(JSON records of objects)
■ ■ ■ ■

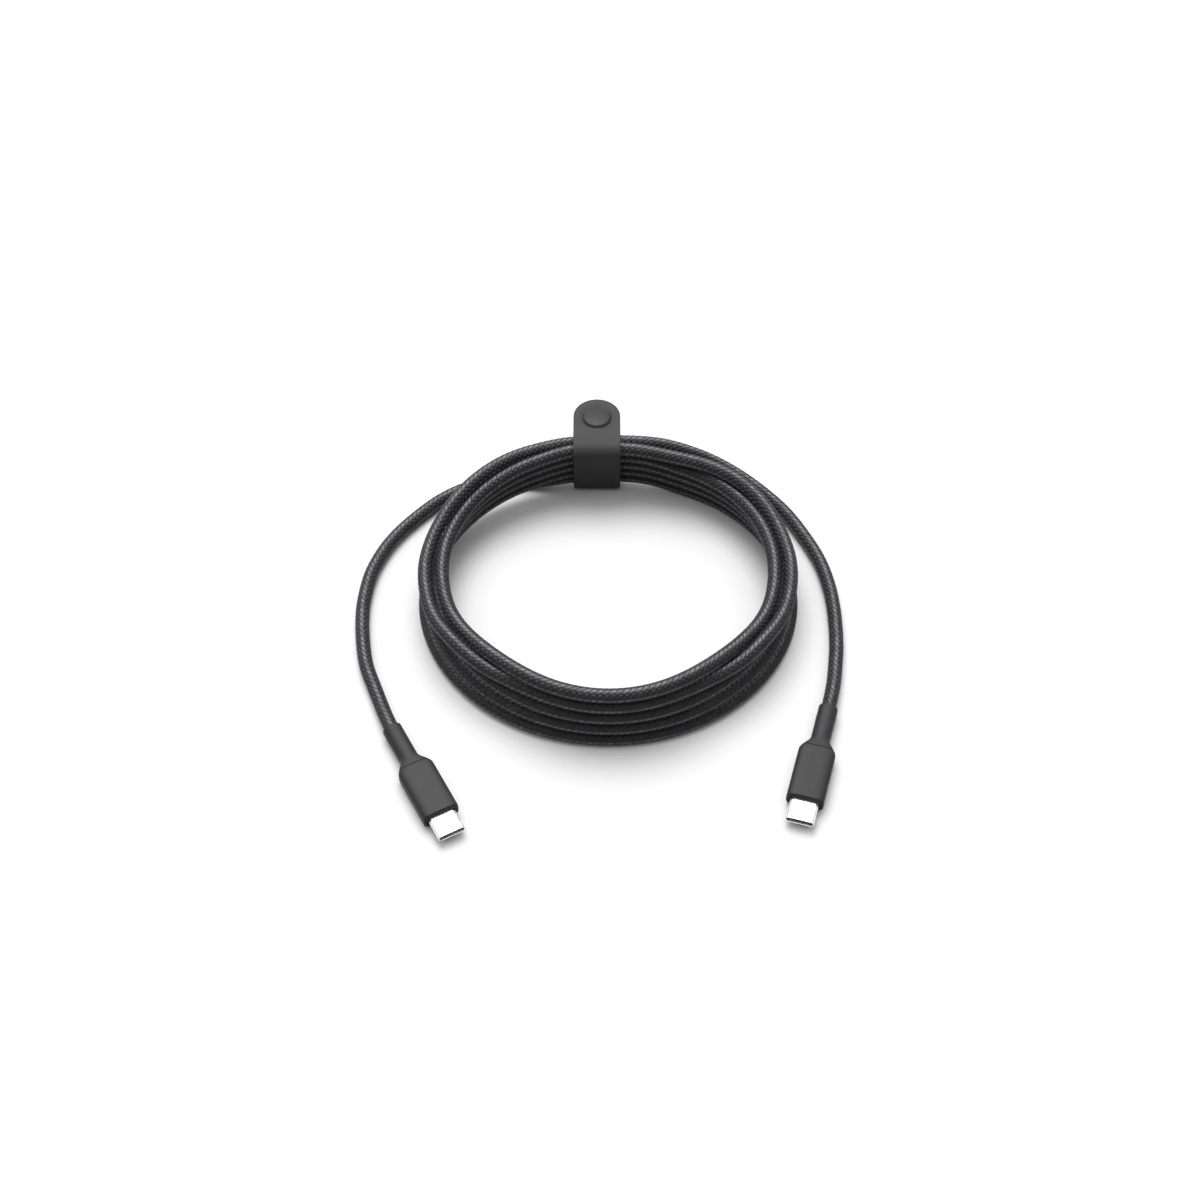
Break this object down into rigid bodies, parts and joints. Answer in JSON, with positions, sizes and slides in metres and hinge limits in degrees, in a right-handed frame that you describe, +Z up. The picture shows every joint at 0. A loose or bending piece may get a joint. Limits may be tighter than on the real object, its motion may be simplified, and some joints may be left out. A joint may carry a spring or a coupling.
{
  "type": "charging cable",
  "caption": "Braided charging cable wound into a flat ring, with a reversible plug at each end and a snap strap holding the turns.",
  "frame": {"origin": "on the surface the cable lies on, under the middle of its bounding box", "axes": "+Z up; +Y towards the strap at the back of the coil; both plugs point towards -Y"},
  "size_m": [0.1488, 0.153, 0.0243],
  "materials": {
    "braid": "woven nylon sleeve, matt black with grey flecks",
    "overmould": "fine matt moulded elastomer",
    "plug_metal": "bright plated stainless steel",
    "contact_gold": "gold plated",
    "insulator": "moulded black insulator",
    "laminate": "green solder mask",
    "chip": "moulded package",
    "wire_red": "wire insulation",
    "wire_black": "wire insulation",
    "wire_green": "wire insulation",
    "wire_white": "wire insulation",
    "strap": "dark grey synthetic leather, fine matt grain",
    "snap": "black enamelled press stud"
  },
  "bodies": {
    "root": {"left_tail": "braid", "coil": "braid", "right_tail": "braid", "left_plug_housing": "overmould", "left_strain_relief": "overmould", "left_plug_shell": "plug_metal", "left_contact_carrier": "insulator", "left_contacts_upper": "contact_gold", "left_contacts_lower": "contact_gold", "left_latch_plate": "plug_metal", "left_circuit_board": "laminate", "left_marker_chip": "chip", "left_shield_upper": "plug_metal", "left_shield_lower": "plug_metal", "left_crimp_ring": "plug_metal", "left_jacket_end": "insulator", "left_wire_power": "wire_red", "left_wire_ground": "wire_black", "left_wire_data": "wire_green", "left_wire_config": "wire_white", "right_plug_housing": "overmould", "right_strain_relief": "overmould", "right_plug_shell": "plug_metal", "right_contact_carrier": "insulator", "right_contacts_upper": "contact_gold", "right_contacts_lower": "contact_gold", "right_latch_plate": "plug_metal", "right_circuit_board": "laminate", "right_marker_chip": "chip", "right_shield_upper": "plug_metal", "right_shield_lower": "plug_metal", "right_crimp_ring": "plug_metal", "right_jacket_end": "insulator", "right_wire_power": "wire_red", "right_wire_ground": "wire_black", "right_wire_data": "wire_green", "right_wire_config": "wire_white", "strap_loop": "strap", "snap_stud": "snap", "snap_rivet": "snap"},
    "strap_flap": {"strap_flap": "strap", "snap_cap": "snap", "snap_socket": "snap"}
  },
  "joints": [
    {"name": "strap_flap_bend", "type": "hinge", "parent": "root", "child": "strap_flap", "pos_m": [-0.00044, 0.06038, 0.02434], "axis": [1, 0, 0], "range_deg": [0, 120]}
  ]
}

■ ■ ■ ■

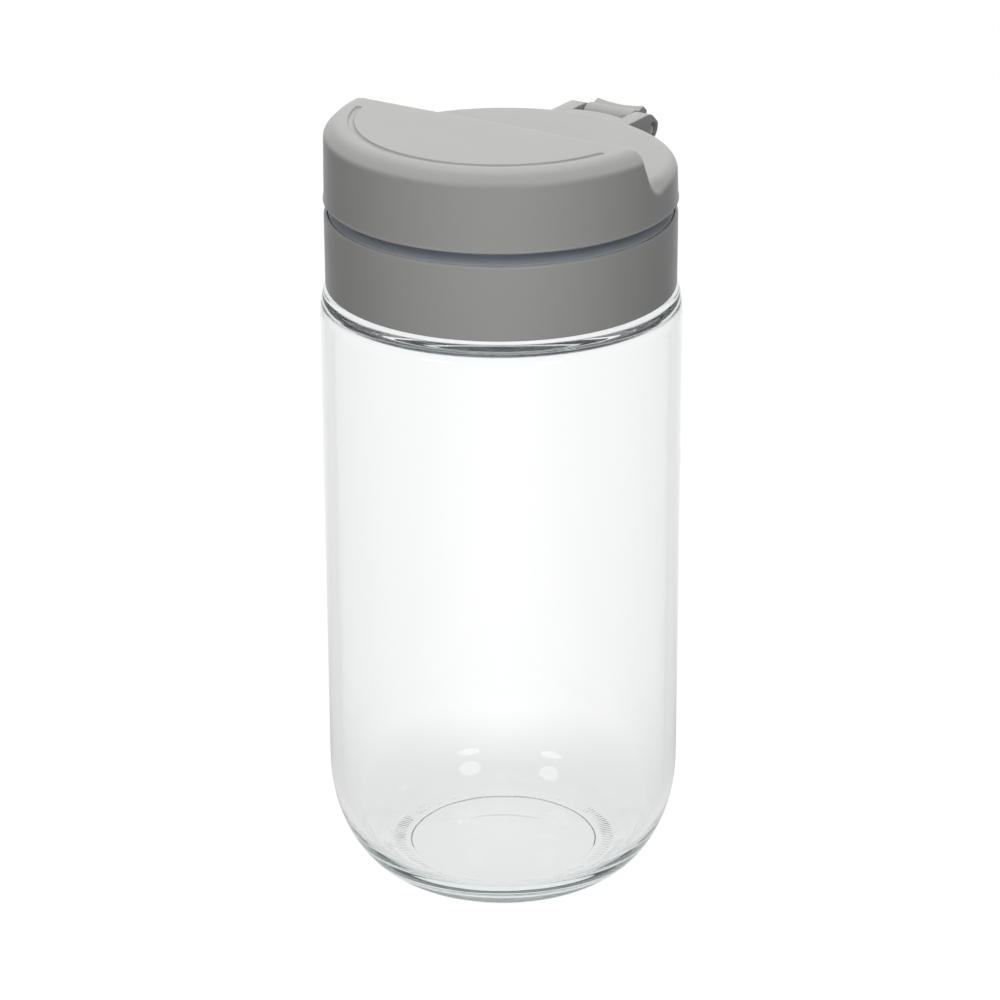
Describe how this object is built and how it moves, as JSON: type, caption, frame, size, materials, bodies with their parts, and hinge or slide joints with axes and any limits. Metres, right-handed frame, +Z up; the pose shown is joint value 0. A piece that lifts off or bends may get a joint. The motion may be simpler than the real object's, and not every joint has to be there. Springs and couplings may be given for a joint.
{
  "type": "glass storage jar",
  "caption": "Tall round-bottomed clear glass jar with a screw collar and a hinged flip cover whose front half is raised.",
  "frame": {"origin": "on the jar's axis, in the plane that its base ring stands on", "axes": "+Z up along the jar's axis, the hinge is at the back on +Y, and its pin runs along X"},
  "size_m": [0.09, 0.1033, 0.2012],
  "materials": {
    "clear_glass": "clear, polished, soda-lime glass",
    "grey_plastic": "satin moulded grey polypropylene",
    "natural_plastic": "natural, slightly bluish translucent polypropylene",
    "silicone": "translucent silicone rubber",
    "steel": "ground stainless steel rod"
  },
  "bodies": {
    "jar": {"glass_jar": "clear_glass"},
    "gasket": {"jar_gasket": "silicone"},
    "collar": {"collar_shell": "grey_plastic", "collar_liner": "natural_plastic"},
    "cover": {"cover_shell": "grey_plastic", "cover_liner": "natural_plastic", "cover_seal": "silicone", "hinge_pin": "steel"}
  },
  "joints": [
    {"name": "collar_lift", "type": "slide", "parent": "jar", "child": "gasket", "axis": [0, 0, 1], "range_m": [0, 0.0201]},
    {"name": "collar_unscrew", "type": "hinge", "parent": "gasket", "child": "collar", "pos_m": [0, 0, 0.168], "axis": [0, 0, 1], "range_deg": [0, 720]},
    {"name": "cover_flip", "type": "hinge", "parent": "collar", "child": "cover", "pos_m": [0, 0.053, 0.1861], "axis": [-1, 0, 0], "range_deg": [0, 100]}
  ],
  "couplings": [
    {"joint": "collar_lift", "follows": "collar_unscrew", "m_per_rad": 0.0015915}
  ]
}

■ ■ ■ ■

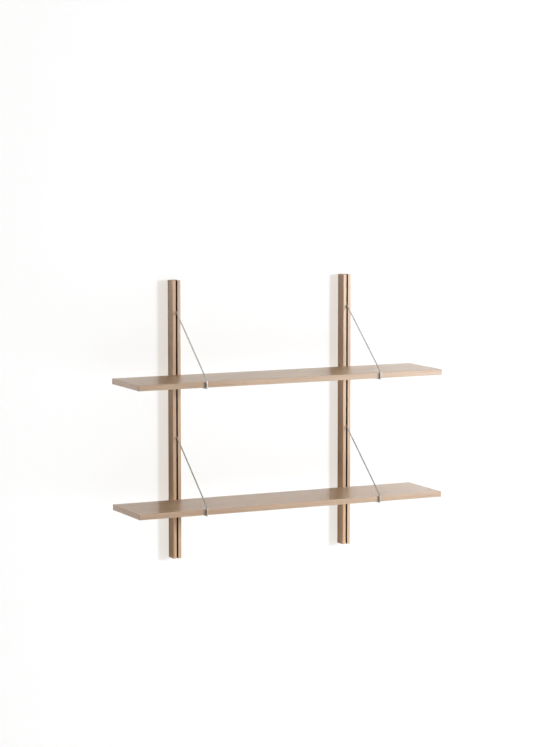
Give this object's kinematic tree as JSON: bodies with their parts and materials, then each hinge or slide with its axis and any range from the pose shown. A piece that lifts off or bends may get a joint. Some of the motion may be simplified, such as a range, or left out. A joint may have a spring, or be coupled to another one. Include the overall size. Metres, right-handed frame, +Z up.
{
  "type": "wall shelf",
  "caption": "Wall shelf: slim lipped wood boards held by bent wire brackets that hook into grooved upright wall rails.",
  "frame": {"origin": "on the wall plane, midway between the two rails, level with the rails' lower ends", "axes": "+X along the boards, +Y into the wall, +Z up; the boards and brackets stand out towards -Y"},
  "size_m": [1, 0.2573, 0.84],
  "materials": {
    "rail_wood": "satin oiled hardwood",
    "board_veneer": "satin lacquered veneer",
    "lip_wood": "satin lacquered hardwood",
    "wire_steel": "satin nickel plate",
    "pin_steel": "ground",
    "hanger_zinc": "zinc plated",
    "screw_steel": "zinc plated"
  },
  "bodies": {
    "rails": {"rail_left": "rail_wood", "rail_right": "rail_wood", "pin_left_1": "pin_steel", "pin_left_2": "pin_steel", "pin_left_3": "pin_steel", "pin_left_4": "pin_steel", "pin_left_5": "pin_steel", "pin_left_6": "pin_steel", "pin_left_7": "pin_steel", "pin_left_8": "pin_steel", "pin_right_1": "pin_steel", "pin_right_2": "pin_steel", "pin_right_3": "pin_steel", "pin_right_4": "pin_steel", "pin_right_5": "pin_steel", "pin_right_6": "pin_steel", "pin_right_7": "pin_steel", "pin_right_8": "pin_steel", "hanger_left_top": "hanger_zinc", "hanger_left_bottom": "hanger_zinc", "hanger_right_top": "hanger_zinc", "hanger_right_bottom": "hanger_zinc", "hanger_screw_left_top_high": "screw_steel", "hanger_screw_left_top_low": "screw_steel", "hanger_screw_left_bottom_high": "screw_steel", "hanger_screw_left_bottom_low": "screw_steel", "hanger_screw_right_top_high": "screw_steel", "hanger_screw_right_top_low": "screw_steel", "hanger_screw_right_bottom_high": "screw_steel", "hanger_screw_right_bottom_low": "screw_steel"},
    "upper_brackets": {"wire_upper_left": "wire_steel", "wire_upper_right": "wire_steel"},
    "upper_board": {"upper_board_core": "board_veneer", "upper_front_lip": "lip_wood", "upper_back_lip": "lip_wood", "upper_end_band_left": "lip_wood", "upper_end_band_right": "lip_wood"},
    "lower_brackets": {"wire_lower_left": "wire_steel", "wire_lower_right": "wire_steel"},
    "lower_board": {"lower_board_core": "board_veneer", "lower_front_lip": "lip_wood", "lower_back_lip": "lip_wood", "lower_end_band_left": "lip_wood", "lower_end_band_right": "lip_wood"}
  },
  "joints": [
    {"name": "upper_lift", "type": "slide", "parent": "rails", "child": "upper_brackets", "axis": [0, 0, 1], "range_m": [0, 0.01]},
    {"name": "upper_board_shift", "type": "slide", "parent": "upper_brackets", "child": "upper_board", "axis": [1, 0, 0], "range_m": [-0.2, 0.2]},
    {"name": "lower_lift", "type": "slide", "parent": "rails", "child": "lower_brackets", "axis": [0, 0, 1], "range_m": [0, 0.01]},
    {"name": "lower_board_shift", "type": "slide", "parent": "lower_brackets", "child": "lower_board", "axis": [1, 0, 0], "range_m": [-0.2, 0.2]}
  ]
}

■ ■ ■ ■

* WHAT IS REQUIRED *
Scan the material above. Return every line containing the string "limits".

* FINISHED ANSWER *
Break this object down into rigid bodies, parts and joints. Answer in JSON, with positions, sizes and slides in metres and hinge limits in degrees, in a right-handed frame that you describe, +Z up. The picture shows every joint at 0. A loose or bending piece may get a joint. Limits may be tighter than on the real object, its motion may be simplified, and some joints may be left out. A joint may carry a spring or a coupling.
Describe how this object is built and how it moves, as JSON: type, caption, frame, size, materials, bodies with their parts, and hinge or slide joints with axes and any limits. Metres, right-handed frame, +Z up; the pose shown is joint value 0. A piece that lifts off or bends may get a joint. The motion may be simpler than the real object's, and not every joint has to be there. Springs and couplings may be given for a joint.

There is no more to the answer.